Ob und wann Sie solch eine Erfahrung machen, weiß ich nicht. Das lässt sich nicht planen. Aber ich möchte Sie ermutigen, dass Sie sich öffnen können für solche Erfahrungen. Das sind Erfahrungen, die geradezu körperlich fühlbar sind und Sie vielleicht sogar zittern lassen. Zittern ist gut. Ich möchte Sie ermutigen, dass Sie Ausschau halten danach und sich dann darauf einlassen. Und dass Sie nach Resonanz in sich suchen - erforschen Sie ruhig, wie sich das Zittern und die damit verbundene Erschütterung anfühlt. Glauben hat viel mit Spüren zu tun, und mit der Erfahrung von Vertrauen, Hoffnung und Zuversicht ist das Zittern kein Zeichen von Gefahr, sondern ein Zeichen für einen neuen Weg.
Statt immer alles zu wissen, zu planen und zu kontrollieren, können Sie sich auf unbekannte Empfindungen, die vielleicht in ihnen aufsteigen und die ihnen zunächst eher albern und lächerlich vorkommen, und vielleicht auch auf schwer kontrollierbare oder unbekannte Emotionen und Empfindungen einlassen – und vertrauen, dass diese Erfahrung ein Geschenk für Sie bereithält.
Glaube ist in uns allen als Fähigkeit verankert, uns wachsen zu lassen. Er ist eine immens wichtige Kraft, die uns dabei hilft, schöpferisch tätig zu sein, die Dinge, die uns in unserem Leben wichtig sind, erreichen zu können, und uns auch mit mehr Sicherheit, Vertrauen und Leichtigkeit in einer manchmal unsicheren Umgebung zu bewegen – oder auch im Übergang in eine andere Welt, wie auch immer wir sie uns vorstellen oder spüren.

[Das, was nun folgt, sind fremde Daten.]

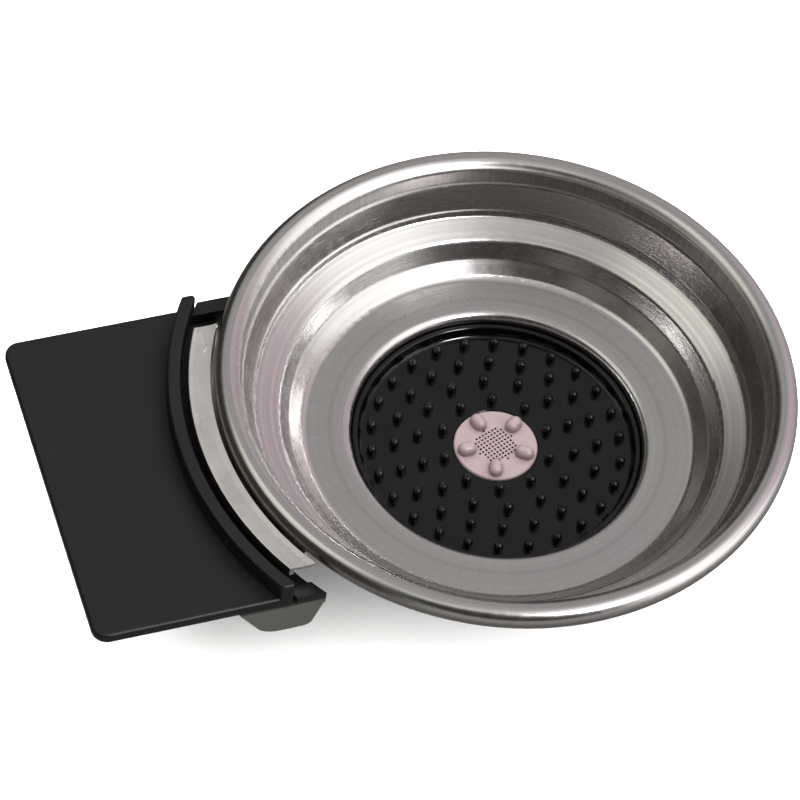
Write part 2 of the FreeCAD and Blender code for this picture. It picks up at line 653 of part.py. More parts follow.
def handle_bracket():
    """The pressed steel bracket: strip beside the rim, web, flange to the bowl and two tongues."""
    web_in = WEB_RADIUS
    web_out = web_in + BRACKET_SHEET
    low = HANDLE_UNDER_Z - BRACKET_SHEET
    high = STRIP_TOP_Z - STRIP_DISH - BRACKET_SHEET / 2
    web = [(web_in, low), (web_out, low), (web_out, high), (web_in, high)]
    pieces = [sector(web, -WEB_HALF_ANGLE, WEB_HALF_ANGLE)]
    pieces += bracket_flange()
    tongue = [
        (web_in, low), (web_in + TONGUE_LENGTH, low), (web_in + TONGUE_LENGTH, low + BRACKET_SHEET),
        (web_in, low + BRACKET_SHEET),
    ]
    for side in (-1, 1):
        middle = side * HANDLE_BOSS_ANGLE
        pieces.append(sector(tongue, middle - TONGUE_HALF_ANGLE, middle + TONGUE_HALF_ANGLE))
    shape = bracket_strip().multiFuse(pieces)
    for x, y in handle_boss_spots():
        shape = shape.cut(rod(HANDLE_BOSS_RADIUS + LOCATE_GAP, low - 1, low + 2, x, y))
    return shape.removeSplitter()


# ---- handle --------------------------------------------------------------------------------------
def handle_slab():
    """The flat grip plate, with round outer corners and softened edges."""
    half = HANDLE_HALF_WIDTH
    outer = -HANDLE_REACH
    corner = HANDLE_CORNER_RADIUS
    slab = block(-half, half, outer, -RIB_INNER_RADIUS / 2, HANDLE_UNDER_Z, HANDLE_TOP_Z)
    upright = [e for e in slab.Edges if abs(e.CenterOfMass.z - (HANDLE_UNDER_Z + HANDLE_TOP_Z) / 2) < 1e-6]
    slab = slab.makeFillet(corner, [e for e in upright if e.CenterOfMass.y < outer + 1])
    rims = [e for e in slab.Edges if abs(e.Vertexes[0].Z - e.Vertexes[-1].Z) < 1e-6]
    rims = [e for e in rims if e.CenterOfMass.y < -RIB_INNER_RADIUS / 2 - 1]
    slab = slab.makeFillet(HANDLE_EDGE_ROUND, rims)
    return slab.cut(rod(RIB_INNER_RADIUS + RIB_WIDTH / 2, HANDLE_UNDER_Z - 1, HANDLE_TOP_Z + 1))


def handle_rib():
    """The raised arc at the bowl end of the plate."""
    inner = RIB_INNER_RADIUS
    outer = inner + RIB_WIDTH
    root = HANDLE_UNDER_Z + RIB_ROOT
    outline = [(inner, root), (outer, root), (outer, RIB_TOP_Z), (inner, RIB_TOP_Z)]
    half = HANDLE_HALF_WIDTH + RIB_OVERHANG
    rib = sector(outline, -45.0, 45.0).common(block(-half, half, -HANDLE_REACH, 0, 0, RIM_HEIGHT + 10))
    upright = [e for e in rib.Edges if e.BoundBox.ZLength > RIB_TOP_Z - root - 0.01]
    rib = rib.makeFillet(RIB_END_ROUND, upright)
    return rib.makeFillet(RIB_EDGE_ROUND, [e for e in rib.Edges if e.BoundBox.ZMin > RIB_TOP_Z - 0.01])


def handle_shelf():
    """The thin shelf that closes the gap between the plate and the bracket, between the clamp's ears."""
    outer = RIB_INNER_RADIUS + RIB_WIDTH / 2
    high = HANDLE_UNDER_Z + SHELF_THICKNESS
    inner = CLAMP_INNER_RADIUS
    outline = [(inner, HANDLE_UNDER_Z), (outer, HANDLE_UNDER_Z), (outer, high), (inner, high)]
    half = CLAMP_HALF_WIDTH - EAR_THICKNESS - LOCATE_GAP
    return sector(outline, -45.0, 45.0).common(block(-half, half, -HANDLE_REACH, 0, 0, RIM_HEIGHT))


def handle_gusset(x):
    """A stiffening web under the plate, deepest at the clamp."""
    near = -CLAMP_OUTER_RADIUS + 1.5
    far = near - GUSSET_LENGTH
    corners = [(near, HANDLE_UNDER_Z + 0.5), (far, HANDLE_UNDER_Z + 0.5), (far, HANDLE_UNDER_Z - 0.3)]
    corners.append((near, HANDLE_UNDER_Z - GUSSET_HEIGHT))
    points = [FreeCAD.Vector(x - GUSSET_THICKNESS / 2, y, z) for y, z in corners]
    face = Part.Face(Part.makePolygon(points + points[:1]))
    return face.extrude(FreeCAD.Vector(GUSSET_THICKNESS, 0, 0)).cut(clamp_body(FACE_GAP))


def handle_plate():
    """The handle's top moulding: grip plate, arc rib, gussets and screw bosses."""
    pieces = [handle_rib(), handle_shelf()]
    pieces += [handle_gusset(side * GUSSET_OFFSET) for side in (-1, 1)]
    pilots = []
    for x, y in handle_boss_spots():
        pieces.append(rod(HANDLE_BOSS_RADIUS, HANDLE_BOSS_END_Z, HANDLE_TOP_Z - 1, x, y))
        pilot_top = HANDLE_BOSS_END_Z + SCREW_GRIP + 0.5
        pilots.append(rod(SCREW_RADIUS + THREAD_GAP, HANDLE_BOSS_END_Z - 1, pilot_top, x, y))
    shape = handle_slab().multiFuse(pieces)
    return shape.cut(Part.makeCompound(pilots)).removeSplitter()


def clamp_body(grow=0.0):
    """The outer form of the clamp: an arc-shaped boat under the handle's inner end."""
    inner = CLAMP_INNER_RADIUS - grow
    outer = CLAMP_OUTER_RADIUS + grow
    top = CLAMP_TOP_Z + grow
    low = CLAMP_UNDER_Z - grow
    outline = [(inner, top), (inner + CLAMP_INNER_SLOPE, low), (outer - CLAMP_OUTER_SLOPE, low), (outer, top)]
    rounds = [0.0, CLAMP_INNER_ROUND, CLAMP_OUTER_ROUND, 0.0]
    body = sector(outline, -50.0, 50.0, rounds)
    half = CLAMP_HALF_WIDTH + grow
    return body.common(block(-half, half, -HANDLE_REACH, 0, 0, RIM_HEIGHT))


def clamp_ear(side):
    """A raised cheek at one end of the clamp."""
    inner = CLAMP_INNER_RADIUS - (EAR_REACH_RIGHT if side > 0 else EAR_REACH_LEFT)
    outer = RIB_INNER_RADIUS - SEAT_GAP
    low = CLAMP_TOP_Z - 1.0
    high = RIM_HEIGHT - (EAR_DROP_RIGHT if side > 0 else EAR_DROP_LEFT)
    outline = [(inner, low), (outer, low), (outer, high), (inner, high)]
    ring = sector(outline, -50.0, 50.0)
    x0 = CLAMP_HALF_WIDTH - EAR_THICKNESS
    cheek = block(x0, CLAMP_HALF_WIDTH, -HANDLE_REACH, 0, 0, RIM_HEIGHT)
    if side < 0:
        cheek = cheek.mirror(ORIGIN, FreeCAD.Vector(1, 0, 0))
    return ring.common(cheek)


def clamp_core(from_angle, to_angle):
    """A pocket that cores out the clamp from its hidden top face."""
    inner = CLAMP_INNER_RADIUS + CLAMP_INNER_SLOPE + CLAMP_WALL
    outer = CLAMP_OUTER_RADIUS - CLAMP_OUTER_SLOPE - CLAMP_WALL
    low = CLAMP_UNDER_Z + CLAMP_WALL
    outline = [(inner, low), (outer, low), (outer, CLAMP_TOP_Z + 1), (inner, CLAMP_TOP_Z + 1)]
    return sector(outline, from_angle, to_angle)


def handle_clamp():
    """The handle's lower moulding, which traps the bracket's tongues under the plate."""
    shape = clamp_body().multiFuse([clamp_ear(-1), clamp_ear(1)])
    spare = TONGUE_HALF_ANGLE + 0.4
    reach = WEB_RADIUS + TONGUE_LENGTH + LOCATE_GAP
    floor = CLAMP_TOP_Z - BRACKET_SHEET
    pocket = [(WEB_RADIUS, floor), (reach, floor), (reach, CLAMP_TOP_Z + 1), (WEB_RADIUS, CLAMP_TOP_Z + 1)]
    cuts = [clamp_core(-8.0, 8.0)]
    for side in (-1, 1):
        middle = side * HANDLE_BOSS_ANGLE
        cuts.append(sector(pocket, middle - spare, middle + spare))
    for x, y in handle_boss_spots():
        cuts.append(rod(HANDLE_BOSS_RADIUS + LOCATE_GAP, HANDLE_BOSS_END_Z - FACE_GAP, CLAMP_TOP_Z + 1, x, y))
        cuts.append(rod(SCREW_RADIUS + LOCATE_GAP, CLAMP_UNDER_Z - 1, CLAMP_TOP_Z, x, y))
        cuts.append(rod(SCREW_HEAD_RADIUS + LOCATE_GAP, CLAMP_UNDER_Z - 1, CLAMP_SEAT_Z, x, y))
    return shape.cut(Part.makeCompound(cuts)).removeSplitter()


# ---- build ---------------------------------------------------------------------------------------
os.makedirs("parts", exist_ok=True)
NODES = [
    bowl, pad_support, bowl_gasket, sieve, sieve_seal, jet_nozzle, collector, collector_seal,
    jet_breaker, collector_screws, handle_bracket, handle_plate, handle_clamp, handle_screws,
]
for make in NODES:
    save(make.__name__, make())
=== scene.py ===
import math
import bpy
import numpy as np
from mathutils import Matrix

bpy.ops.wm.read_factory_settings(use_empty=True)
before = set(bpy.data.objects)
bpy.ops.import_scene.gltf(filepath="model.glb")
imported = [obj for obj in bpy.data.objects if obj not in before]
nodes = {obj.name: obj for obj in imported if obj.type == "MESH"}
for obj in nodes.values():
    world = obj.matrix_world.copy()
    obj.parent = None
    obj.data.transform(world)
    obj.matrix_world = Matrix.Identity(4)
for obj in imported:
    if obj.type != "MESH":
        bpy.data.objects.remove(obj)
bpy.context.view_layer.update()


# ---- table top -------------------------------------------------------------------------------------
# A plain pale sheet of matt studio board, wide enough to fill the view. The holder stands on it on its
# collector's foot ring. It has a fine paper grain, and is kept out of reflections.

def new_finish(name, colour, metallic, roughness, specular=0.5):
    """A fresh material with one Principled shader. Gives the material, its node tree and the shader."""
    made = bpy.data.materials.new(name)
    made.use_nodes = True
    tree = made.node_tree
    shader = tree.nodes["Principled BSDF"]
    shader.inputs["Base Color"].default_value = (*colour, 1.0)
    shader.inputs["Metallic"].default_value = metallic
    shader.inputs["Roughness"].default_value = roughness
    shader.inputs["Specular IOR Level"].default_value = specular
    return made, tree, shader


def own_place(tree):
    """The socket that gives each point's place on the object, in metres."""
    return tree.nodes.new("ShaderNodeTexCoord").outputs["Object"]


def grain(tree, vector, scale, detail=2.0, rough=0.5):
    """Soft noise from 0 to 1 with this many cells to a unit of the vector."""
    node = tree.nodes.new("ShaderNodeTexNoise")
    tree.links.new(vector, node.inputs["Vector"])
    node.inputs["Scale"].default_value = scale
    node.inputs["Detail"].default_value = detail
    node.inputs["Roughness"].default_value = rough
    return node.outputs["Fac"]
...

Ich wünsche Ihnen heute von Herzen, dass auch Sie solche Glaubensüberzeugungen für sich weiterentwickeln können, indem Sie sich für die Geschenke öffnen, die Glaubenserfahrungen anderer Menschen für Sie bereithalten mögen und die Sie dann auch mit Ihren Mitmenschen aus einem offenen Herzen heraus teilen können.